Durr's unprecedented win coincided with boosted GOP turnout even in an off-year election that saw Republicans make gains across the state. His victory netted about 3 percent more votes than Sweeney did in 2017 in unofficial returns.

“Well, I’m a numbers guy and I’ve looked at the numbers over the years,” Durr said in an August interview with conservative commentator Elizabeth Nader. “We have a district that is 150,000 voters. Senator Sweeney has never broken 32,000 votes ... and so I felt if he can’t even get half the district, that means there’s numbers out there to be taken, and you just have to get people to come out and vote. I believe if they come out and vote, we could win,” Durr said.

Durr promises lower property taxes and the creation of a “friendly business environment.” He describes himself as a 2nd Amendment rights advocate and fiscally conservative.
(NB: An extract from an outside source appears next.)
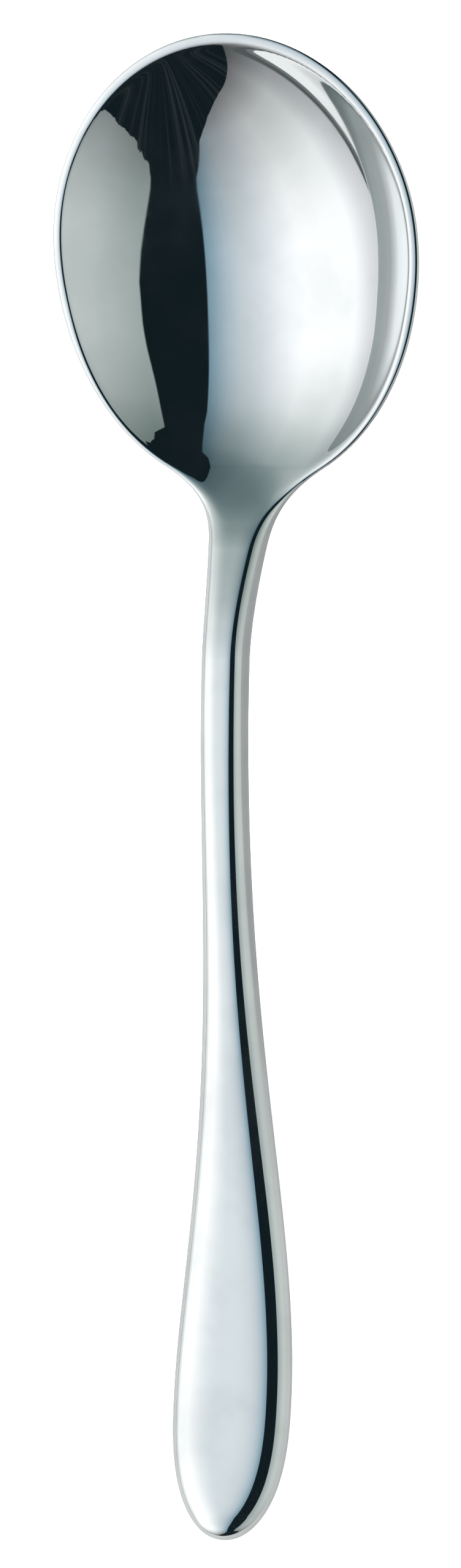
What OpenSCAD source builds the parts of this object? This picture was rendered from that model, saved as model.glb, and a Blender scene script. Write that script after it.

He has previously run unsuccessfully for state Assembly in 2017 and 2019, but this is his first elected position.

“I joked with people and I said, ‘I’m going to shock the world, I’m going to beat this man,’” Durr said Wednesday afternoon in an interview with “I was saying it, but really kind of joking. Because what chance did a person like me really stand against this man? He’s literally the second-most powerful person in the state of New Jersey.”

"Not everybody has to have a lot of money to run. All they have to do is have a heart for the people, and he’s got a heart for the working people," Gloria Durr said. She also shared that her husband of 63 years, Edward Durr Sr., died just two weeks ago and that her son, despite being on the campaign trail, "was right there by his dad's side throughout."

Durr's projected victory was unexpected, and has cast the fate of state government into uncertainty. The loss unfolded in a politically competitive suburban Philadelphia district whose counties split their votes between Democrats and Republicans in the presidential elections in 2016 and again in 2020.

“It is stunning and shocking and I cannot figure it out,” said Senate Majority Leader Loretta Weinberg said in an interview.

Sweeney has held the District 3 seat since 2004. It encompasses parts of Cumberland and Gloucester counties, as well as all of Salem County. A loss would also raise questions about the political power of South Jersey Democratic boss George Norcross, who has been aligned with Sweeney for decades.

Sweeney released a statement acknowledging that he is trailing in the race, but did not concede, saying he wants to make sure every vote is counted because that's what the voters deserve, and he will wait for the final results. New Jersey law allows mail-in votes postmarked by 8 p.m. Tuesday (Election Day) to arrive at county election centers through Nov. 8, six days after the election. Provisional counting doesn't begin until Friday.

If the victory holds for Durr, he'll have to find time to be in Trenton and stay on the job as a truck driver, but said he'd be able to work it out. Those close to Sweeney said to expect him back in politics in the not-too-distant future.

Meanwhile, Durr was out on Thursday taking a victory lap.

"People's voice has been heard. There'll be more to come," he said."